3.5 Languages with Out-of-Model Cousins: A variant on the above are languages that are not supported by the LangID model, which interfere with related languages that are supported. For example, a majority of our Uyghur crawl was actually Kazakh and Kyrgyz in the Arabic script; our model had been trained to recognize Kazakh and Kyrgyz, but only in the Cyrillic alphabet. Table 2 gives an example Kazakh sentence that was labeled as Uighur.
3.6 Unrepresentative Training Data: Sometimes training data may be too clean to be accurate on out-of-domain, noisy web data; yet other times it may be too noisy, too homogeneous, or contain systematic biases. For example, for some languages, training data (especially data sourced from Wikipedia) had high quantities of special characters and templated data (esp. from censuses).
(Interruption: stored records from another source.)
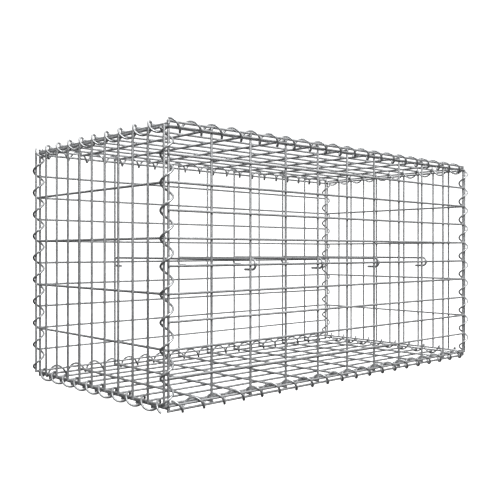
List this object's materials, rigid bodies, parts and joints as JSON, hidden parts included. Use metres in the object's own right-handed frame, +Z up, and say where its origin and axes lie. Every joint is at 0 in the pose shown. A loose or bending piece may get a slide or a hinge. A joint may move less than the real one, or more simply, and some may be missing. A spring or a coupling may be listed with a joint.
{
  "type": "welded mesh gabion basket",
  "caption": "Rectangular gabion wall unit of welded galvanised mesh, laced along every edge by spiral binders and braced inside by hooked spacer wires",
  "frame": {"origin": "centre of the footprint, on the level ground that the basket stands on", "axes": "X runs along the length of the wall, from the left end to the right; Y runs from the front face to the back; Z is up"},
  "size_m": [1.0356, 0.5272, 0.5342],
  "materials": {
    "mesh_wire": "satin",
    "spiral_wire": "satin",
    "spacer_wire": "satin"
  },
  "bodies": {
    "root": {"front_panel": "mesh_wire", "back_panel": "mesh_wire", "left_panel": "mesh_wire", "right_panel": "mesh_wire", "lid_panel": "mesh_wire", "base_panel": "mesh_wire", "top_front_spiral": "spiral_wire", "top_back_spiral": "spiral_wire", "top_left_spiral": "spiral_wire", "top_right_spiral": "spiral_wire", "bottom_front_spiral": "spiral_wire", "bottom_back_spiral": "spiral_wire", "bottom_left_spiral": "spiral_wire", "bottom_right_spiral": "spiral_wire", "front_left_spiral": "spiral_wire", "front_right_spiral": "spiral_wire", "back_left_spiral": "spiral_wire", "back_right_spiral": "spiral_wire", "spacer_1": "spacer_wire", "spacer_2": "spacer_wire", "spacer_3": "spacer_wire", "spacer_4": "spacer_wire"}
  },
  "joints": []
}
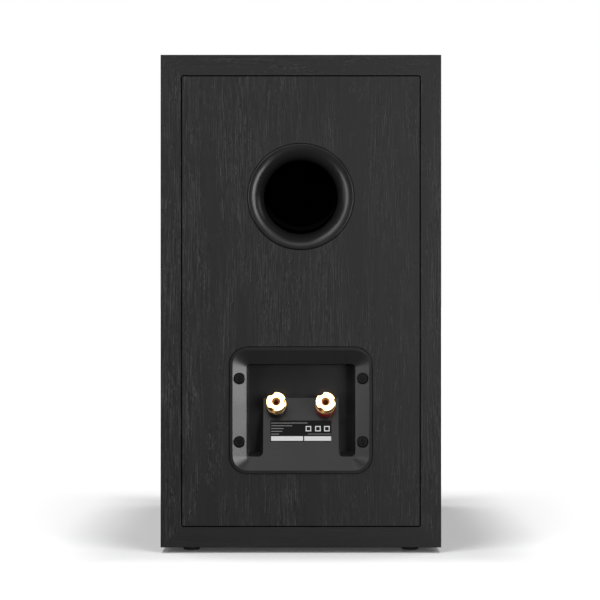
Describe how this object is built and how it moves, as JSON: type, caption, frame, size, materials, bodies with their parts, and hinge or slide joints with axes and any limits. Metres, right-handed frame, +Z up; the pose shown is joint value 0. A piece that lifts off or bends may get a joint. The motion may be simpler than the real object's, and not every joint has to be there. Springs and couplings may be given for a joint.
{
  "type": "bookshelf speaker",
  "caption": "Rear-ported two-way bookshelf loudspeaker: mitred black ash cabinet, flared port, dished terminal cup with gold binding posts, removable cloth grille.",
  "frame": {"origin": "under the centre of the bounding box, on the plane of the rubber feet", "axes": "+Z up, -Y out of the front baffle and grille, +Y out of the rear panel with the port and terminals, +X to the right seen from the front"},
  "size_m": [0.2, 0.3138, 0.355],
  "materials": {
    "black_ash": "satin",
    "baffle_black": "satin",
    "raw_board": "matte",
    "wadding": "matte",
    "moulded_black": "satin",
    "foam": "matte",
    "black_screws": "satin",
    "label_film": "satin",
    "red_plastic": "gloss",
    "black_gloss": "gloss",
    "gold_plate": "polished",
    "nickel": "satin",
    "cast_frame": "satin",
    "motor_steel": "satin",
    "ferrite": "matte",
    "cone_paper": "matte",
    "copper_wire": "satin",
    "inductor_copper": "satin",
    "surround_rubber": "satin",
    "foot_rubber": "matte",
    "spider_cloth": "matte",
    "dome_cloth": "satin",
    "grille_board": "matte",
    "grille_fabric": "matte",
    "circuit_board": "satin",
    "capacitor_film": "gloss",
    "resistor_ceramic": "matte",
    "lead_sleeve": "satin"
  },
  "bodies": {
    "cabinet": {"top_panel": "black_ash", "bottom_panel": "black_ash", "left_side_panel": "black_ash", "right_side_panel": "black_ash", "rear_panel": "black_ash", "front_baffle": "baffle_black", "shelf_brace": "raw_board", "damping_pads": "wadding", "rubber_feet": "foot_rubber", "port_tube": "moulded_black", "terminal_cup": "moulded_black", "terminal_gasket": "foam", "terminal_screws": "black_screws", "rating_label": "label_film", "positive_post_base": "red_plastic", "positive_post_stud": "gold_plate", "negative_post_base": "black_gloss", "negative_post_stud": "gold_plate", "post_nuts": "nickel", "post_solder_tabs": "nickel", "woofer_basket": "cast_frame", "woofer_top_plate": "motor_steel", "woofer_magnet": "ferrite", "woofer_pole_piece": "motor_steel", "woofer_surround": "surround_rubber", "woofer_trim_ring": "surround_rubber", "woofer_spider": "spider_cloth", "woofer_screws": "black_screws", "woofer_terminals": "moulded_black", "tweeter_faceplate": "moulded_black", "tweeter_screws": "black_screws", "tweeter_surround": "surround_rubber", "tweeter_top_plate": "motor_steel", "tweeter_magnet": "ferrite", "tweeter_pole_piece": "motor_steel", "tweeter_rear_cup": "moulded_black", "tweeter_terminals": "moulded_black", "grille_sockets": "surround_rubber", "crossover_board": "circuit_board", "crossover_standoffs": "moulded_black", "crossover_inductors": "inductor_copper", "crossover_capacitors": "capacitor_film", "crossover_resistors": "resistor_ceramic", "input_leads": "lead_sleeve", "woofer_leads": "lead_sleeve", "tweeter_leads": "lead_sleeve"},
    "positive_washer": {"positive_clamp_washer": "gold_plate"},
    "positive_cap": {"positive_post_cap": "gold_plate"},
    "negative_washer": {"negative_clamp_washer": "gold_plate"},
    "negative_cap": {"negative_post_cap": "gold_plate"},
    "woofer_moving": {"woofer_cone": "cone_paper", "woofer_dust_cap": "cone_paper", "woofer_voice_coil": "copper_wire"},
    "tweeter_moving": {"tweeter_dome": "dome_cloth", "tweeter_voice_coil": "copper_wire"},
    "grille": {"grille_frame": "grille_board", "grille_cloth": "grille_fabric", "grille_pegs": "moulded_black"}
  },
  "joints": [
    {"name": "positive_washer_lift", "type": "slide", "parent": "cabinet", "child": "positive_washer", "axis": [0, 0.9397, 0.342], "range_m": [0, 0.005]},
    {"name": "positive_cap_turn", "type": "hinge", "parent": "positive_washer", "child": "positive_cap", "pos_m": [-0.0176, 0.14761, 0.10546], "axis": [0, 0.9397, 0.342], "range_deg": [0, 1800]},
    {"name": "negative_washer_lift", "type": "slide", "parent": "cabinet", "child": "negative_washer", "axis": [0, 0.9397, 0.342], "range_m": [0, 0.005]},
    {"name": "negative_cap_turn", "type": "hinge", "parent": "negative_washer", "child": "negative_cap", "pos_m": [0.0176, 0.14761, 0.10546], "axis": [0, 0.9397, 0.342], "range_deg": [0, 1800]},
    {"name": "woofer_excursion", "type": "slide", "parent": "cabinet", "child": "woofer_moving", "axis": [0, -1, 0], "range_m": [-0.005, 0.005], "stiffness_N_per_m": 1000, "deforming": ["woofer_surround", "woofer_spider"]},
    {"name": "tweeter_excursion", "type": "slide", "parent": "cabinet", "child": "tweeter_moving", "axis": [0, -1, 0], "range_m": [-0.0003, 0.0003], "stiffness_N_per_m": 100, "deforming": ["tweeter_surround"]},
    {"name": "grille_removal", "type": "slide", "parent": "cabinet", "child": "grille", "axis": [0, -1, 0], "range_m": [0, 0.06]}
  ],
  "couplings": [
    {"joint": "positive_cap_turn", "follows": "positive_washer_lift", "rad_per_m": 6283.2},
    {"joint": "negative_cap_turn", "follows": "negative_washer_lift", "rad_per_m": 6283.2}
  ]
}
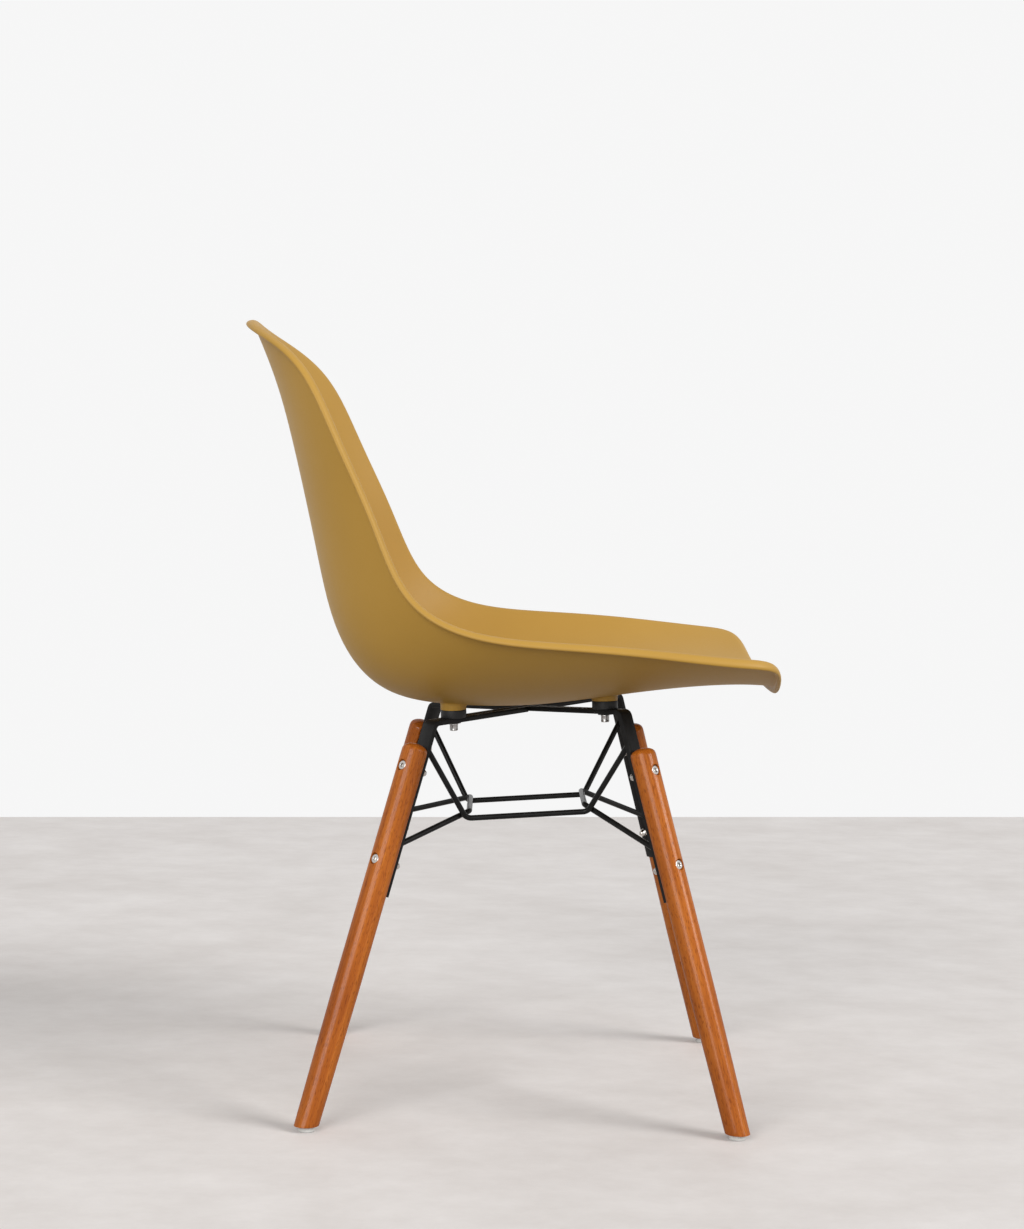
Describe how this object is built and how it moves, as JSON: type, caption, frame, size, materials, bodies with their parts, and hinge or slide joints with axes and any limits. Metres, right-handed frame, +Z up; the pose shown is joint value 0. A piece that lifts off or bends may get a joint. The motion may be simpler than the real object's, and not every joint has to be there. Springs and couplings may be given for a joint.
{
  "type": "shell chair",
  "caption": "Side chair with a moulded plastic bucket shell and a rolled lip, on splayed wooden dowel legs joined by a black frame of crossed straps and wires.",
  "frame": {"origin": "on the floor, under the middle of the chair's bounding box", "axes": "+Z up, -Y the way the sitter faces, +X to the sitter's left"},
  "size_m": [0.4818, 0.5671, 0.82],
  "materials": {
    "shell_plastic": "fine texture",
    "stained_wood": "stained, satin lacquer",
    "black_steel": "satin powder coat",
    "nickel_steel": "nickel plated",
    "zinc_steel": "zinc plated",
    "rubber": "matt",
    "brass": "plain",
    "glide_plastic": "plain"
  },
  "bodies": {
    "root": {"seat_shell": "shell_plastic", "boss_inserts": "brass", "seat_flat_washers": "black_steel", "seat_spring_washers": "zinc_steel", "seat_bolts": "zinc_steel", "strap_main": "black_steel", "strap_cross": "black_steel", "wire_left": "black_steel", "wire_right": "black_steel", "wire_front": "black_steel", "wire_rear": "black_steel", "leg_bolts": "nickel_steel", "leg_nuts": "nickel_steel", "glide_nails": "zinc_steel", "spacer_front_left": "rubber", "leg_front_left": "stained_wood", "glide_front_left": "glide_plastic", "spacer_front_right": "rubber", "leg_front_right": "stained_wood", "glide_front_right": "glide_plastic", "spacer_rear_left": "rubber", "leg_rear_left": "stained_wood", "glide_rear_left": "glide_plastic", "spacer_rear_right": "rubber", "leg_rear_right": "stained_wood", "glide_rear_right": "glide_plastic"}
  },
  "joints": []
}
Templated data may be harmful for n-gram models, by skewing the token distributions away from that of normal text, though there is some evidence that neural models may be less affected by token distributions than by latent structure (Papadimitriou & Jurafsky2020). Other training data may also have issues; for instance, in our elicited Chechen data, the CYRILLIC LETTER PALOCHKA (not found on many keyboards) was represented with the ASCII digit “1”. Our model therefore may not handle Chechen text containing the correct code point, or other substitutes, very well.